Hello! Nonlinear Differential Equation

Hello, new here. Really need help with this one nonlinear differential equation problem from my Calc IV homework. :( Any help or hints would be greatly appreciated!

xy' - y = 1/(x^3)

Thank you in advance!
Sep 2nd 2012, 03:24 PM
HallsofIvy

Re: Hello! Nonlinear Differential Equation

?? That is a linear differential equation! It's integrating factor is easy to find.
Sep 2nd 2012, 03:35 PM
Nekoteko

Re: Hello! Nonlinear Differential Equation

lolol Then I clearly know less than I thought.
I tried the integrating factor and got a little bit confused, but that's enough of a hint I guess. Thank you! Will try again & post results.
Sep 2nd 2012, 07:53 PM
Prove It

Re: Hello! Nonlinear Differential Equation

If it can be rewritten as $\displaystyle \begin{align*} \frac{dy}{dx} + P(x)\,y = Q(x) \end{align*}$ , then you can easily find the integrating factor $\displaystyle \begin{align*} e^{\int{P(x)\,dx}} \end{align*}$ . How can you get your DE into this form?
Sep 3rd 2012, 07:27 AM
HallsofIvy

Re: Hello! Nonlinear Differential Equation

An integrating factor, for a linear differential equation, $f(x)dy/dx+ g(x)y= h(x)$ is a function, $\mu(x)$ , such that multiplying by it makes the left side an "exact derivative". That is, $f(x)\mu(x)dy/dx+ g(x)\mu(x)y= d(f(x)\mu(x)y)/dx$ . Theoretically, all first order differential equations have "integrating factors" but it is only linear equations for which it is easy to find because $d(f(x)\mu(x)y)/dx$ , by the product rule, is $f(x)\mu(x) dy/dx+ (f'(x)\mu(x)+ f(x)\mu'(x))y= f(x)\mu(x)dy/dx+ g(x)y$ so we must have $f'(x)\mu(x)+ f(x)\mu'(x)= \mu g(x)$ , a first order, separable, differential equation for $\mu$ . We can separate that as $f(x)\mu'(x)= \mu(x)(g(x)- f'(x)$ so that $\frac{d\mu}{\mu}= \frac{g(x)- f'(x)}{f(x)}dx$ , giving the exponential formula Prove It gave.

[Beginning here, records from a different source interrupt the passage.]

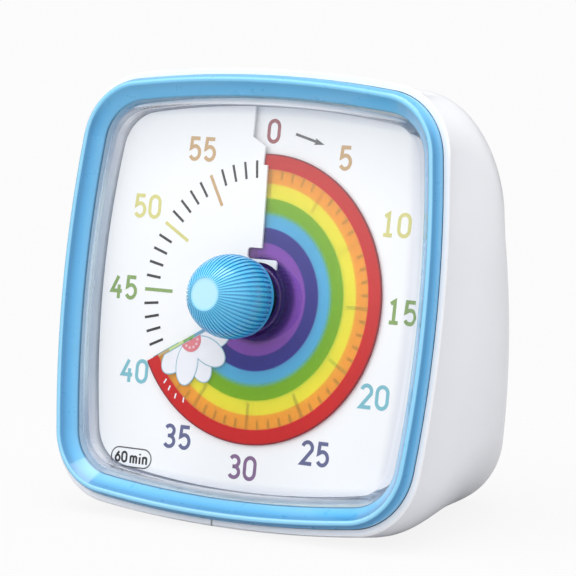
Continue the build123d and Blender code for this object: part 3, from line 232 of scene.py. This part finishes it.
def film_material():
    """Clear film with printed rings, partly see-through, so that the marks below show. The red is denser."""
    material = bpy.data.materials.new("film_print")
    shader = Shader(material)
    share_out = shader.math("DIVIDE", shader.dial()[3], FILM_RADIUS)
    stops = []
    for (inside, end, half), (outside, _, _) in zip(FILM_RINGS, FILM_RINGS[1:]):
        stops += [(end - half, inside), (end + half, outside)]
    colour = shader.ramp(share_out, stops)
    inputs = {"Base Color": shader.blotched(colour, 0.04), "Roughness": 0.45, "Specular IOR Level": 0.12}
    surface = shader.add("ShaderNodeBsdfPrincipled", inputs)
    bumps = {"Height": shader.noise(3.0), "Distance": 0.01 * MM, "Strength": 0.3}
    shader.feed(surface.inputs["Normal"], shader.add("ShaderNodeBump", bumps).outputs[0])
    thin_ink = shader.add("ShaderNodeGamma", {0: colour, 1: 0.5}).outputs[0]
    clear = shader.add("ShaderNodeBsdfTransparent", {0: thin_ink})
    clearness = shader.smooth(share_out, RED_START - 0.008, RED_START + 0.007, FILM_CLEARNESS, RED_CLEARNESS)
    shadow_ray = shader.add("ShaderNodeLightPath").outputs["Is Shadow Ray"]
    both = shader.between(shader.math("MAXIMUM", shadow_ray, clearness), surface, clear)
    shader.add("ShaderNodeOutputMaterial", {"Surface": both.outputs[0]})
    return material


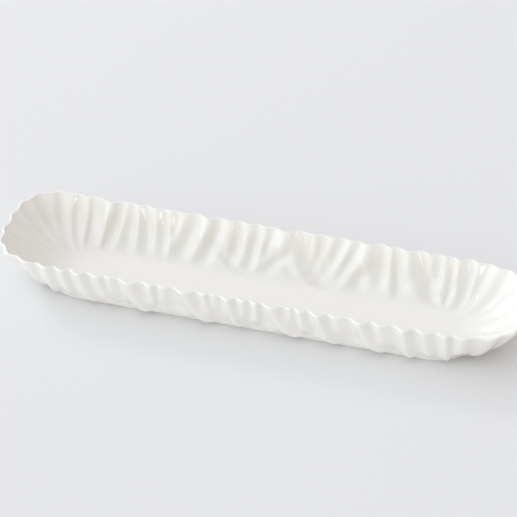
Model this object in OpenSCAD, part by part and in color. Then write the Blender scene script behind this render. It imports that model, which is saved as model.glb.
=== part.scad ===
// Long narrow china serving dish with a crinkled, flaring wall and a scalloped lip.
// Origin: centre of the plane that the foot stands on. X runs along the dish, Y across, Z up.
// All sizes in millimetres.

/* [Overall] */
// Length of the dish over the lip, before the folds are pushed in and out
dish_length = 400; // [330:1:500]
// Width of the dish over the lip, before the folds are pushed in and out
dish_width = 91; // [76:1:112]
// Height of the lip above the table
dish_height = 35.5; // [29:0.5:44]
// How square the two ends are, from a plain ellipse up to a blunt end
end_squareness = 3.2; // [2:0.1:5]

/* [Floor] */
// Thickness of the flat floor
floor_t = 3.2; // [2.4:0.1:4.5]
// Width of the flat floor, which is also the diameter of its round ends
well_width = 32; // [22:1:40]
// Length of the flat floor
well_length = 296; // [240:1:320]

/* [Foot] */
// Width of the foot ring over its outside
foot_width = 69; // [60:1:72]
// Width of the rim of clay that the dish stands on
foot_band = 4.5; // [3:0.1:7]
// Height of the foot ring, down to its unglazed edge
foot_height = 3; // [2:0.1:4]
// Height of the ground, unglazed edge of the foot
bare_edge = 0.4; // [0.2:0.1:0.8]

/* [Wall] */
// Thickness of the wall just under the lip
lip_t = 2.4; // [1.8:0.1:3.6]
// Bulge of the inside of the long walls: 1 is a straight slope, more is rounder
side_curve_in = 2.5; // [1.5:0.1:3]
// Bulge of the outside of the long walls
side_curve_out = 2; // [1.4:0.1:2.8]
// Bulge of the inside of the two flared ends
end_curve_in = 1.9; // [1.4:0.1:2.4]
// Bulge of the outside of the two flared ends
end_curve_out = 1.9; // [1.4:0.1:2.4]
// Share of the wall's height that belongs to the rounded turn from floor to wall
cavetto_share = 0.2; // [0.12:0.01:0.3]
// Share of the wall's height at which the lip begins
lip_share = 0.92; // [0.86:0.01:0.95]

/* [Folds] */
// Depth of the folds as a share of the listed depth
fold_depth = 1; // [0.3:0.05:1.2]
// Depth of the front folds at the lip, as a share of their depth below it
front_at_lip = 1.25; // [0.5:0.05:1.5]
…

In this case, $f(x)= x$ so $f'(x)= 1$ and $g(x)= -1$ so that equation is just $\mu+ x\mu'= -\mu$ which is the same as $x\mu'= -2\mu$ so that we have $\frac{d\mu}{\mu}= -\frac{2}{x}dx$ . That's easy to integrate: $ln(\mu)= -2ln(x)+ C$ . Since we only need one integrating factor, we can take C= 0 and then take the exponential of both sides to get $\mu= e^{-2ln(x)}= e^{ln(x^{-2})}= x^{-2}$ as integrating factor.
Sep 3rd 2012, 09:54 AM
Nekoteko

Re: Hello! Nonlinear Differential Equation

Thanks, Prove It and HallsofIvy! Those equations really helped. I wish my textbook was as thorough as that post was.

I worked the integrating factor out and got x^-2, multiplied both sides of the equation and the general solution came out to be -3(x^-2) + Cx.